Leading the group’s exit was head partner Natalie Franks. Speaking to Lawyers Weekly, Franks said that the sector had indicated it would not be able to support private practice fees in the long term.
“The trend for large firms is that charge out rates are on the increase. The health sector is saying it can’t afford it,” she said.
In the wake of losing the team, Phillips Fox corporate and financial services managing director Malcolm Shelton-Agar reacted by asserting that the firm is still strong and is, in fact, planning re-growth in that sector.
“Phillips Fox is looking at expanding our team further over the next few months by employing new health consultants,” he said. The partners were unavailable to comment on whether such expansion had already happened this year.
A review of the whole firm late in the year saw the retrenchment of 30 staff. The sackings were said to be in line with the fact that some areas were “growing nicely” while others were expected to see more modest growth, said Phillips Fox chief executive Tony Crawford.
Although the firm had forecast eight per cent growth, this was down two to three per cent on recent performances.

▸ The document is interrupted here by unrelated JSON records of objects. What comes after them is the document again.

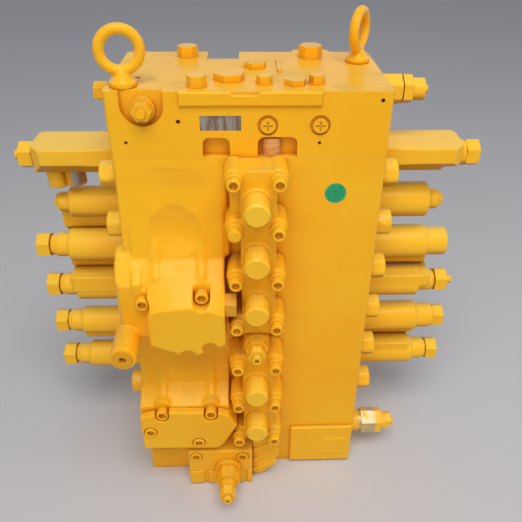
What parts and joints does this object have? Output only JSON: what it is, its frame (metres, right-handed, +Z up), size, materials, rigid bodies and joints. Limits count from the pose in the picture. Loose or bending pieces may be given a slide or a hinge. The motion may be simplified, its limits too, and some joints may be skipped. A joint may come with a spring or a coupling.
{
  "type": "main control valve",
  "caption": "Sectional hydraulic main control valve: cast body crossed by spring-centred spools under end caps, with check valves, relief valves, a top block and lifting eyes",
  "frame": {"origin": "Centre of the underside of the cast body, in the middle of its four mounting holes", "axes": "+X along the spools to the right as seen from the front, +Y from the front with the check valve column to the back with the ports, +Z up"},
  "size_m": [0.7, 0.33, 0.7608],
  "materials": {
    "yellow_cast": "semi-gloss machinery enamel over cast iron",
    "yellow_fitting": "semi-gloss enamel over turned steel",
    "ground_steel": "ground and hardened",
    "spring_steel": "oiled spring wire",
    "seal_rubber": "matt nitrile rubber",
    "bright_fitting": "zinc-plated, partly painted over"
  },
  "bodies": {
    "housing": {"adjusting_screws": "yellow_fitting", "bottom_relief_body": "yellow_fitting", "bottom_valve_block": "yellow_cast", "cap_webs": "yellow_cast", "centring_springs": "spring_steel", "check_valve_caps": "yellow_fitting", "column_screws": "yellow_fitting", "corner_plate": "yellow_cast", "cross_plugs": "yellow_fitting", "eyebolts": "yellow_fitting", "front_housing": "yellow_cast", "housing_plugs": "yellow_fitting", "housing_screws": "yellow_fitting", "left_cap_1": "yellow_cast", "left_cap_2": "yellow_cast", "left_cap_3": "yellow_cast", "left_cap_4": "yellow_cast", "left_cap_5": "yellow_cast", "left_cap_6": "yellow_cast", "lock_nuts": "yellow_fitting", "lower_column_plate": "yellow_cast", "lower_cover": "yellow_cast", "lower_housing": "yellow_cast", "main_relief_body": "yellow_cast", "outlet_cap": "bright_fitting", "outlet_fitting": "bright_fitting", "poppet_springs": "spring_steel", "ribbed_connector": "yellow_cast", "right_cap_1": "yellow_cast", "right_cap_2": "yellow_cast", "right_cap_3": "yellow_cast", "right_cap_4": "yellow_cast", "right_cap_5": "yellow_cast", "right_cap_6": "yellow_cast", "seal_rings": "seal_rubber", "sensor_plug": "yellow_fitting", "side_plugs": "yellow_fitting", "side_screws": "yellow_fitting", "spring_seats": "ground_steel", "top_block": "yellow_cast", "top_block_bolts": "yellow_fitting", "top_fitting": "yellow_fitting", "top_plugs": "yellow_fitting", "upper_column_plate": "yellow_cast", "valve_body": "yellow_cast"},
    "spool_1": {"spool_1": "ground_steel"},
    "spool_2": {"spool_2": "ground_steel"},
    "spool_3": {"spool_3": "ground_steel"},
    "spool_4": {"spool_4": "ground_steel"},
    "spool_5": {"spool_5": "ground_steel"},
    "spool_6": {"spool_6": "ground_steel"},
    "check_poppet_1": {"check_poppet_1": "ground_steel"},
    "check_poppet_2": {"check_poppet_2": "ground_steel"},
    "check_poppet_3": {"check_poppet_3": "ground_steel"},
    "check_poppet_4": {"check_poppet_4": "ground_steel"},
    "check_poppet_5": {"check_poppet_5": "ground_steel"},
    "main_relief_poppet": {"main_relief_poppet": "ground_steel"},
    "bottom_relief_poppet": {"bottom_relief_poppet": "ground_steel"}
  },
  "joints": [
    {"name": "spool_1_slide", "type": "slide", "parent": "housing", "child": "spool_1", "axis": [1, 0, 0], "range_m": [-0.009, 0.009], "stiffness_N_per_m": 8000},
    {"name": "spool_2_slide", "type": "slide", "parent": "housing", "child": "spool_2", "axis": [1, 0, 0], "range_m": [-0.009, 0.009], "stiffness_N_per_m": 8000},
    {"name": "spool_3_slide", "type": "slide", "parent": "housing", "child": "spool_3", "axis": [1, 0, 0], "range_m": [-0.009, 0.009], "stiffness_N_per_m": 8000},
    {"name": "spool_4_slide", "type": "slide", "parent": "housing", "child": "spool_4", "axis": [1, 0, 0], "range_m": [-0.009, 0.009], "stiffness_N_per_m": 8000},
    {"name": "spool_5_slide", "type": "slide", "parent": "housing", "child": "spool_5", "axis": [1, 0, 0], "range_m": [-0.009, 0.009], "stiffness_N_per_m": 8000},
    {"name": "spool_6_slide", "type": "slide", "parent": "housing", "child": "spool_6", "axis": [1, 0, 0], "range_m": [-0.009, 0.009], "stiffness_N_per_m": 8000},
    {"name": "check_poppet_1_lift", "type": "slide", "parent": "housing", "child": "check_poppet_1", "axis": [0, -1, 0], "range_m": [0, 0.006], "stiffness_N_per_m": 1500},
    {"name": "check_poppet_2_lift", "type": "slide", "parent": "housing", "child": "check_poppet_2", "axis": [0, -1, 0], "range_m": [0, 0.006], "stiffness_N_per_m": 1500},
    {"name": "check_poppet_3_lift", "type": "slide", "parent": "housing", "child": "check_poppet_3", "axis": [0, -1, 0], "range_m": [0, 0.006], "stiffness_N_per_m": 1500},
    {"name": "check_poppet_4_lift", "type": "slide", "parent": "housing", "child": "check_poppet_4", "axis": [0, -1, 0], "range_m": [0, 0.006], "stiffness_N_per_m": 1500},
    {"name": "check_poppet_5_lift", "type": "slide", "parent": "housing", "child": "check_poppet_5", "axis": [0, -1, 0], "range_m": [0, 0.006], "stiffness_N_per_m": 1500},
    {"name": "main_relief_poppet_lift", "type": "slide", "parent": "housing", "child": "main_relief_poppet", "axis": [0, -1, 0], "range_m": [0, 0.004], "stiffness_N_per_m": 3000},
    {"name": "bottom_relief_poppet_lift", "type": "slide", "parent": "housing", "child": "bottom_relief_poppet", "axis": [0, -1, 0], "range_m": [0, 0.004], "stiffness_N_per_m": 3000}
  ]
}
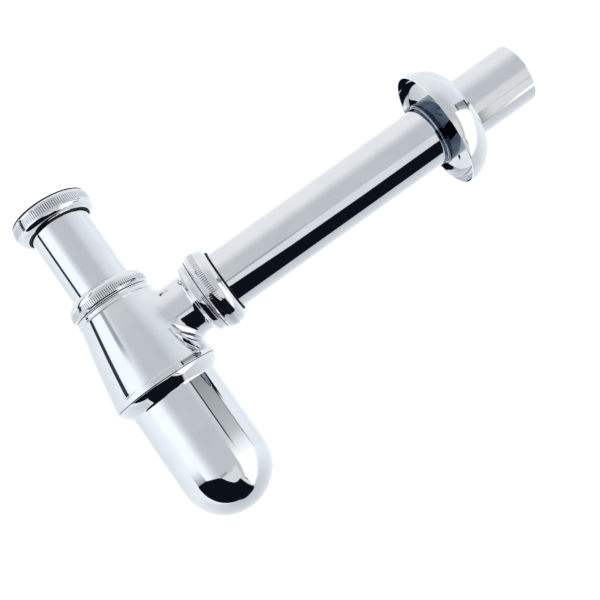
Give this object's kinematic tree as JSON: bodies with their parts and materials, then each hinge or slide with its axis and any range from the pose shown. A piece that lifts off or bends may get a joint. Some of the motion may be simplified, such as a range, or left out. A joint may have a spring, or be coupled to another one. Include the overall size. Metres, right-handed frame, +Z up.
{
  "type": "bottle trap",
  "caption": "Chrome bottle trap: telescopic inlet tube with knurled nuts, bell-shaped body with side branch, screw-off cup, straight outlet pipe and domed wall flange.",
  "frame": {"origin": "centre of the inlet gasket's top face, where the basin waste's threaded tail sits", "axes": "+Z up along the inlet tube, +X along the outlet pipe towards the wall, +Y to the side"},
  "size_m": [0.264, 0.0636, 0.1811],
  "materials": {
    "chrome_nut": "bright chrome plate on brass, fine straight knurl on the grip band",
    "chrome_tube": "bright chrome plate on drawn brass tube",
    "chrome_casting": "bright chrome plate on polished cast brass",
    "chrome_flange": "bright chrome plate on pressed brass sheet",
    "raw_brass": "plain drawn brass, slightly dull",
    "seal_rubber": "matt black moulded rubber",
    "ring_nylon": "natural nylon, satin"
  },
  "bodies": {
    "inlet": {"inlet_tube": "chrome_tube", "inlet_gasket": "seal_rubber"},
    "slip_ring": {"inlet_slip_ring": "ring_nylon"},
    "union_nut": {"inlet_union_nut": "chrome_nut"},
    "neck_seal": {"body_cone_seal": "seal_rubber"},
    "body": {"trap_body": "chrome_casting", "dip_tube": "raw_brass"},
    "neck_ring": {"body_nut_ring": "ring_nylon"},
    "neck_nut": {"body_nut": "chrome_nut"},
    "cup_ring": {"cup_seal": "seal_rubber"},
    "cup": {"cup": "chrome_casting"},
    "branch_ring": {"outlet_nut_ring": "ring_nylon"},
    "branch_nut": {"outlet_nut": "chrome_nut"},
    "branch_seal": {"outlet_cone_seal": "seal_rubber"},
    "pipe": {"outlet_pipe": "chrome_tube"},
    "flange": {"wall_flange": "chrome_flange"}
  },
  "joints": [
    {"name": "slip_ring_slide", "type": "slide", "parent": "inlet", "child": "slip_ring", "axis": [0, 0, -1], "range_m": [0, 0.01]},
    {"name": "union_nut_spin", "type": "hinge", "parent": "slip_ring", "child": "union_nut", "pos_m": [0, 0, 0], "axis": [0, 0, 1], "continuous": true},
    {"name": "height_slide", "type": "slide", "parent": "inlet", "child": "neck_seal", "axis": [0, 0, 1], "range_m": [-0.03, 0.012]},
    {"name": "body_swivel", "type": "hinge", "parent": "neck_seal", "child": "body", "pos_m": [0, 0, -0.0775], "axis": [0, 0, 1], "continuous": true},
    {"name": "neck_ring_slide", "type": "slide", "parent": "body", "child": "neck_ring", "axis": [0, 0, 1], "range_m": [0, 0.0061]},
    {"name": "neck_nut_turn", "type": "hinge", "parent": "neck_ring", "child": "neck_nut", "pos_m": [0, 0, -0.0775], "axis": [0, 0, 1], "range_deg": [0, 1440]},
    {"name": "cup_ring_slide", "type": "slide", "parent": "body", "child": "cup_ring", "axis": [0, 0, -1], "range_m": [0, 0.0061]},
    {"name": "cup_turn", "type": "hinge", "parent": "cup_ring", "child": "cup", "pos_m": [0, 0, -0.107], "axis": [0, 0, -1], "range_deg": [0, 1080]},
    {"name": "branch_ring_slide", "type": "slide", "parent": "body", "child": "branch_ring", "axis": [1, 0, 0], "range_m": [0, 0.0061]},
    {"name": "branch_nut_turn", "type": "hinge", "parent": "branch_ring", "child": "branch_nut", "pos_m": [0.05, 0, -0.0775], "axis": [1, 0, 0], "range_deg": [0, 1440]},
    {"name": "pipe_swivel", "type": "hinge", "parent": "body", "child": "branch_seal", "pos_m": [0.05, 0, -0.0775], "axis": [1, 0, 0], "continuous": true},
    {"name": "pipe_slide", "type": "slide", "parent": "branch_seal", "child": "pipe", "axis": [1, 0, 0], "range_m": [0, 0.006]},
    {"name": "flange_slide", "type": "slide", "parent": "pipe", "child": "flange", "axis": [1, 0, 0], "range_m": [-0.1, 0.02]}
  ],
  "couplings": [
    {"joint": "neck_ring_slide", "follows": "neck_nut_turn", "m_per_rad": 0.00023873},
    {"joint": "cup_ring_slide", "follows": "cup_turn", "m_per_rad": 0.00031831},
    {"joint": "branch_ring_slide", "follows": "branch_nut_turn", "m_per_rad": 0.00023873}
  ]
}
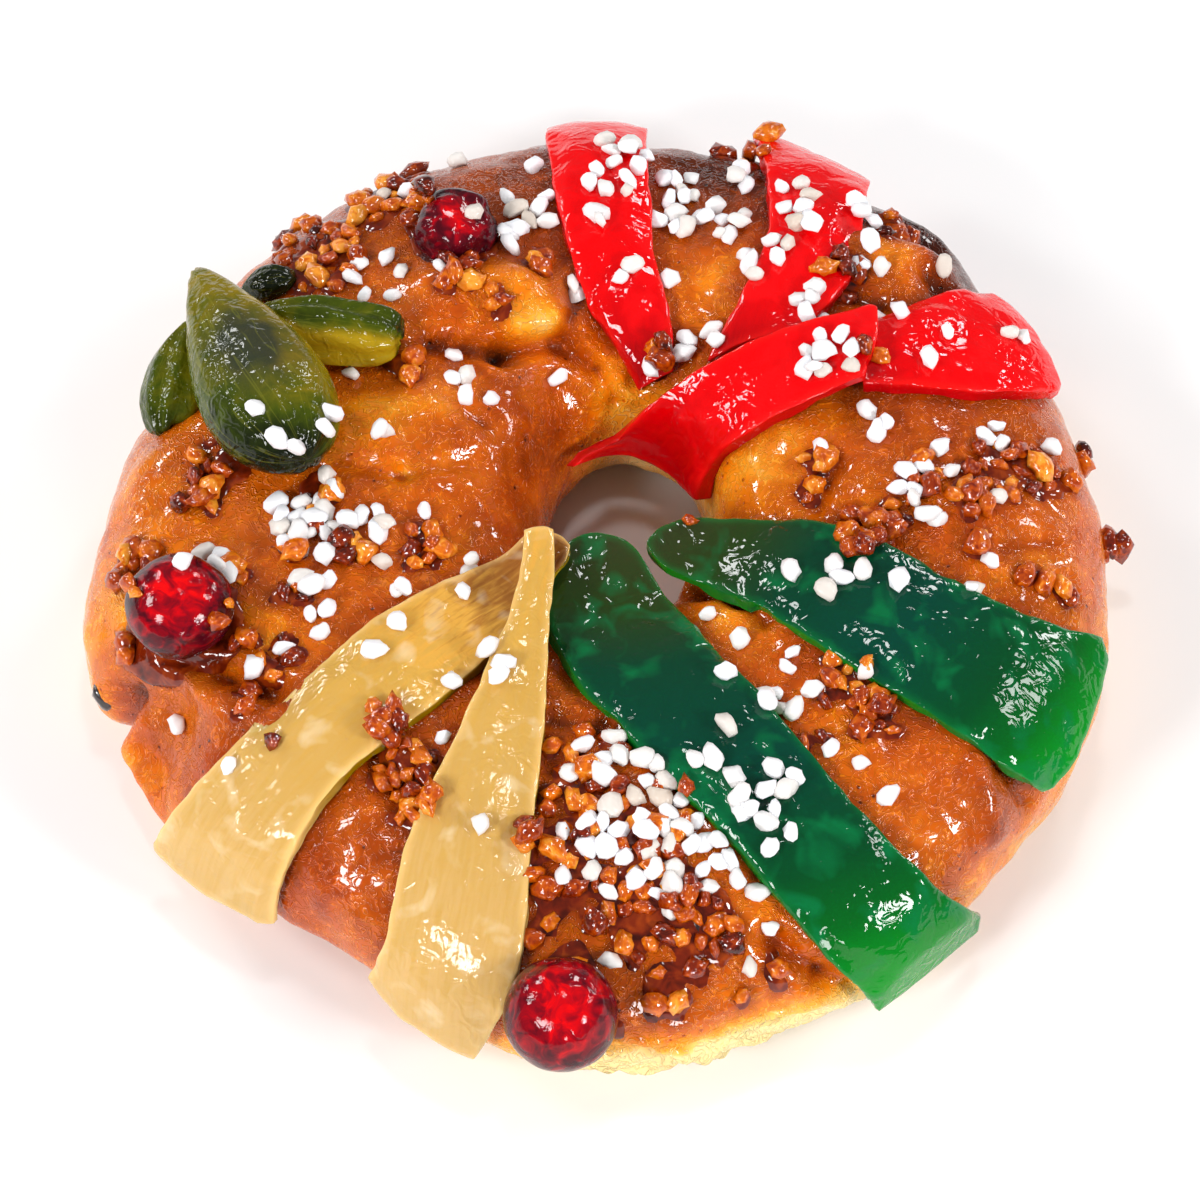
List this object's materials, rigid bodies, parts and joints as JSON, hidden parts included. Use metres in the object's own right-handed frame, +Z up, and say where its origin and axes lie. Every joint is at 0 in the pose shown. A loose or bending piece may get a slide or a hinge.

Managing partner of Minter Ellison’s Adelaide office, Nigel McBride, also acknowledged Phillips Fox’s apparent rough patch last year, particularly considering his own firm’s appointment of some former Phillips Fox staff. “They have gone through a difficult time nationally. We took a number of people from their firm,” he said.
On the other hand, McBride predicted a turnaround this year for the firm. “They are trying to rebuild at the moment. Putting all this effort into rebuilding would certainly not go along with the rumour of their Adelaide office closing,” he said.